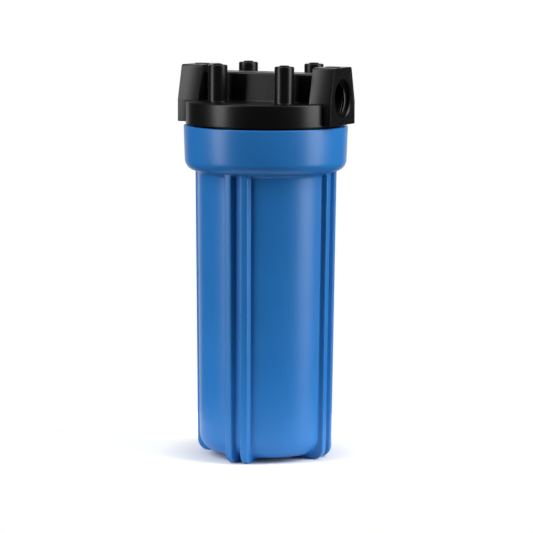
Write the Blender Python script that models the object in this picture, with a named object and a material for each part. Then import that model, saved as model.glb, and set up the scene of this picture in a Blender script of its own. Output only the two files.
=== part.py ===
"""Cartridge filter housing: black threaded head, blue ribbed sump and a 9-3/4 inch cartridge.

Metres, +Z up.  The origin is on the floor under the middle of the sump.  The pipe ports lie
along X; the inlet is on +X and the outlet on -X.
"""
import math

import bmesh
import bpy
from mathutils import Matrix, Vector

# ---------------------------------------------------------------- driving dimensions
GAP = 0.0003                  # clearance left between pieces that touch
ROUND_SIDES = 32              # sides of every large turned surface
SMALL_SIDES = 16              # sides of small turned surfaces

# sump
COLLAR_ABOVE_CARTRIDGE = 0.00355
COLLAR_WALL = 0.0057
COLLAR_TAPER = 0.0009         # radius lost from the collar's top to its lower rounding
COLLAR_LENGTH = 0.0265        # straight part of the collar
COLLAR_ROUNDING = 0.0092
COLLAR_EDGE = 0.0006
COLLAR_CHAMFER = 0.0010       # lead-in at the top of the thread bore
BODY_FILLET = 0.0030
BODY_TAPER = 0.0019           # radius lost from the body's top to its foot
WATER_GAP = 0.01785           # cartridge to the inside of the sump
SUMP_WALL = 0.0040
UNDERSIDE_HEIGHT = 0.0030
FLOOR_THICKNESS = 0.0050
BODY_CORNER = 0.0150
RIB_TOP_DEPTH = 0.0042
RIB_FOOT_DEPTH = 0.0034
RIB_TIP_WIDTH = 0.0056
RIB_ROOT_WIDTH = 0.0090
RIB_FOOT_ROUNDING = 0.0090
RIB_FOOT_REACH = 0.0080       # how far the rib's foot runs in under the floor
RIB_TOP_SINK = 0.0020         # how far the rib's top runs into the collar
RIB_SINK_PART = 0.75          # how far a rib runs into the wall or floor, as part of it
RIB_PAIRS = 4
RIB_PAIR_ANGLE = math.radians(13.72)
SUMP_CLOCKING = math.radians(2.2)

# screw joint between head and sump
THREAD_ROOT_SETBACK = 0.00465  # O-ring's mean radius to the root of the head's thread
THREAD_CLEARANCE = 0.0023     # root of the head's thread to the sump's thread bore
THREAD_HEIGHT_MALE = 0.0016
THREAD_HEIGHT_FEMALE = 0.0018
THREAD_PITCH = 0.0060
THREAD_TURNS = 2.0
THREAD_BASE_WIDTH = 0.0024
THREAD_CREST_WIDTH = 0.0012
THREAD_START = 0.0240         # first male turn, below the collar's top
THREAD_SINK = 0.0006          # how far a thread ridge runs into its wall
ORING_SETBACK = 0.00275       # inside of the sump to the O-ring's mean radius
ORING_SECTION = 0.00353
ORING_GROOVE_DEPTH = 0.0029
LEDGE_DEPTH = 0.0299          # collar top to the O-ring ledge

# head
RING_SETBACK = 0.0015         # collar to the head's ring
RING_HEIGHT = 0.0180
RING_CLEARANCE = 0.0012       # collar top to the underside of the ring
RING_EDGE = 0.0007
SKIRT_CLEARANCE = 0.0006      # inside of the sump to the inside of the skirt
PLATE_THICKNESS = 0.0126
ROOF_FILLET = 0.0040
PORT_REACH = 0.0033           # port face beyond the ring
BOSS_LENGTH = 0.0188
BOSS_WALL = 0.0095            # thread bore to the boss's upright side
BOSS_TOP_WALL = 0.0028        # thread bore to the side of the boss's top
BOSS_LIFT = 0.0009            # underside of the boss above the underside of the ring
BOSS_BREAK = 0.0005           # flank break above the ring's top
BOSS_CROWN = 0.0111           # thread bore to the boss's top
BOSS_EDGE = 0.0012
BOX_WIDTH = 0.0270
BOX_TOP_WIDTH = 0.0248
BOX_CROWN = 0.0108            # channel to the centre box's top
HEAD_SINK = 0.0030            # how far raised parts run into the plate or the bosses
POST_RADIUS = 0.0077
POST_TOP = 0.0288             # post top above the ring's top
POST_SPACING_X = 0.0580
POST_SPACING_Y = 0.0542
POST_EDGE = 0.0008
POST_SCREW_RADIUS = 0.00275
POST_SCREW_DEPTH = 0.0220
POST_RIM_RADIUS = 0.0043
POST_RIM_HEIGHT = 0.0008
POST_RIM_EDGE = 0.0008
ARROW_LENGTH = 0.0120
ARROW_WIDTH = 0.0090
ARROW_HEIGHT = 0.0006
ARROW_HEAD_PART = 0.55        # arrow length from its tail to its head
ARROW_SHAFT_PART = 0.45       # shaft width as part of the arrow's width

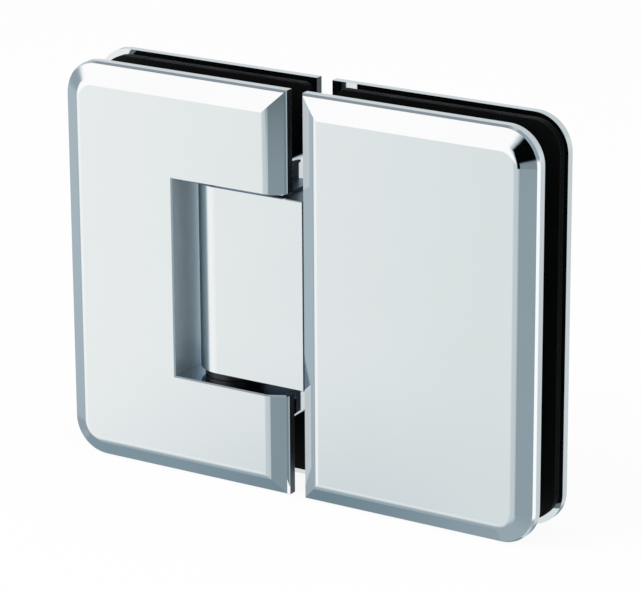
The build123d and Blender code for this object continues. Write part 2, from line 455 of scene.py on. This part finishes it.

| The exercise |
Every entry must be output again, exactly as written above.

| Reply |
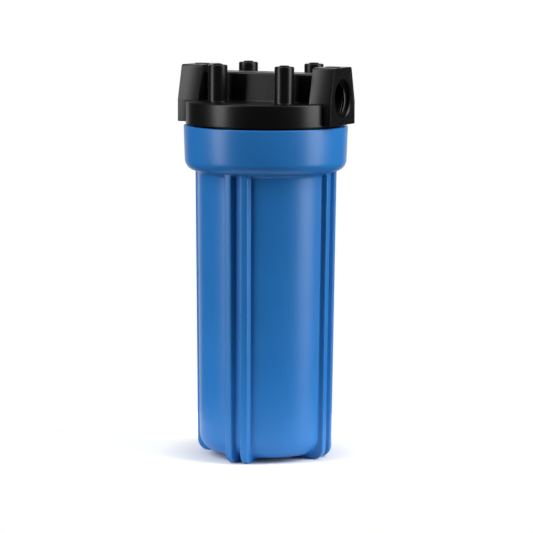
Write the Blender Python script that models the object in this picture, with a named object and a material for each part. Then import that model, saved as model.glb, and set up the scene of this picture in a Blender script of its own. Output only the two files.
=== part.py ===
"""Cartridge filter housing: black threaded head, blue ribbed sump and a 9-3/4 inch cartridge.

Metres, +Z up.  The origin is on the floor under the middle of the sump.  The pipe ports lie
along X; the inlet is on +X and the outlet on -X.
"""
import math

import bmesh
import bpy
from mathutils import Matrix, Vector

# ---------------------------------------------------------------- driving dimensions
GAP = 0.0003                  # clearance left between pieces that touch
ROUND_SIDES = 32              # sides of every large turned surface
SMALL_SIDES = 16              # sides of small turned surfaces

# sump
COLLAR_ABOVE_CARTRIDGE = 0.00355
COLLAR_WALL = 0.0057
COLLAR_TAPER = 0.0009         # radius lost from the collar's top to its lower rounding
COLLAR_LENGTH = 0.0265        # straight part of the collar
COLLAR_ROUNDING = 0.0092
COLLAR_EDGE = 0.0006
COLLAR_CHAMFER = 0.0010       # lead-in at the top of the thread bore
BODY_FILLET = 0.0030
BODY_TAPER = 0.0019           # radius lost from the body's top to its foot
WATER_GAP = 0.01785           # cartridge to the inside of the sump
SUMP_WALL = 0.0040
UNDERSIDE_HEIGHT = 0.0030
FLOOR_THICKNESS = 0.0050
BODY_CORNER = 0.0150
RIB_TOP_DEPTH = 0.0042
RIB_FOOT_DEPTH = 0.0034
RIB_TIP_WIDTH = 0.0056
RIB_ROOT_WIDTH = 0.0090
RIB_FOOT_ROUNDING = 0.0090
RIB_FOOT_REACH = 0.0080       # how far the rib's foot runs in under the floor
RIB_TOP_SINK = 0.0020         # how far the rib's top runs into the collar
RIB_SINK_PART = 0.75          # how far a rib runs into the wall or floor, as part of it
RIB_PAIRS = 4
RIB_PAIR_ANGLE = math.radians(13.72)
SUMP_CLOCKING = math.radians(2.2)

# screw joint between head and sump
THREAD_ROOT_SETBACK = 0.00465  # O-ring's mean radius to the root of the head's thread
THREAD_CLEARANCE = 0.0023     # root of the head's thread to the sump's thread bore
THREAD_HEIGHT_MALE = 0.0016
THREAD_HEIGHT_FEMALE = 0.0018
THREAD_PITCH = 0.0060
THREAD_TURNS = 2.0
THREAD_BASE_WIDTH = 0.0024
THREAD_CREST_WIDTH = 0.0012
THREAD_START = 0.0240         # first male turn, below the collar's top
THREAD_SINK = 0.0006          # how far a thread ridge runs into its wall
ORING_SETBACK = 0.00275       # inside of the sump to the O-ring's mean radius
ORING_SECTION = 0.00353
ORING_GROOVE_DEPTH = 0.0029
LEDGE_DEPTH = 0.0299          # collar top to the O-ring ledge

# head
RING_SETBACK = 0.0015         # collar to the head's ring
RING_HEIGHT = 0.0180
RING_CLEARANCE = 0.0012       # collar top to the underside of the ring
RING_EDGE = 0.0007
SKIRT_CLEARANCE = 0.0006      # inside of the sump to the inside of the skirt
PLATE_THICKNESS = 0.0126
ROOF_FILLET = 0.0040
PORT_REACH = 0.0033           # port face beyond the ring
BOSS_LENGTH = 0.0188
BOSS_WALL = 0.0095            # thread bore to the boss's upright side
BOSS_TOP_WALL = 0.0028        # thread bore to the side of the boss's top
BOSS_LIFT = 0.0009            # underside of the boss above the underside of the ring
BOSS_BREAK = 0.0005           # flank break above the ring's top
BOSS_CROWN = 0.0111           # thread bore to the boss's top
BOSS_EDGE = 0.0012
BOX_WIDTH = 0.0270
BOX_TOP_WIDTH = 0.0248
BOX_CROWN = 0.0108            # channel to the centre box's top
HEAD_SINK = 0.0030            # how far raised parts run into the plate or the bosses
POST_RADIUS = 0.0077
POST_TOP = 0.0288             # post top above the ring's top
POST_SPACING_X = 0.0580
POST_SPACING_Y = 0.0542
POST_EDGE = 0.0008
POST_SCREW_RADIUS = 0.00275
POST_SCREW_DEPTH = 0.0220
POST_RIM_RADIUS = 0.0043
POST_RIM_HEIGHT = 0.0008
POST_RIM_EDGE = 0.0008
ARROW_LENGTH = 0.0120
ARROW_WIDTH = 0.0090
ARROW_HEIGHT = 0.0006
ARROW_HEAD_PART = 0.55        # arrow length from its tail to its head
ARROW_SHAFT_PART = 0.45       # shaft width as part of the arrow's width

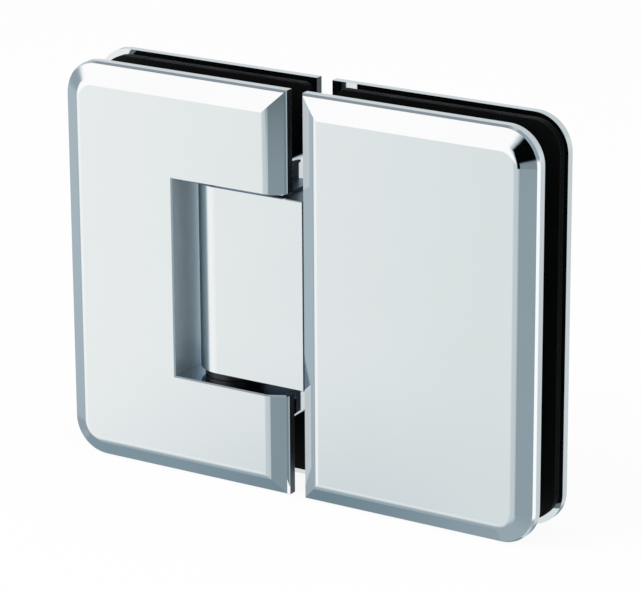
The build123d and Blender code for this object continues. Write part 2, from line 455 of scene.py on. This part finishes it.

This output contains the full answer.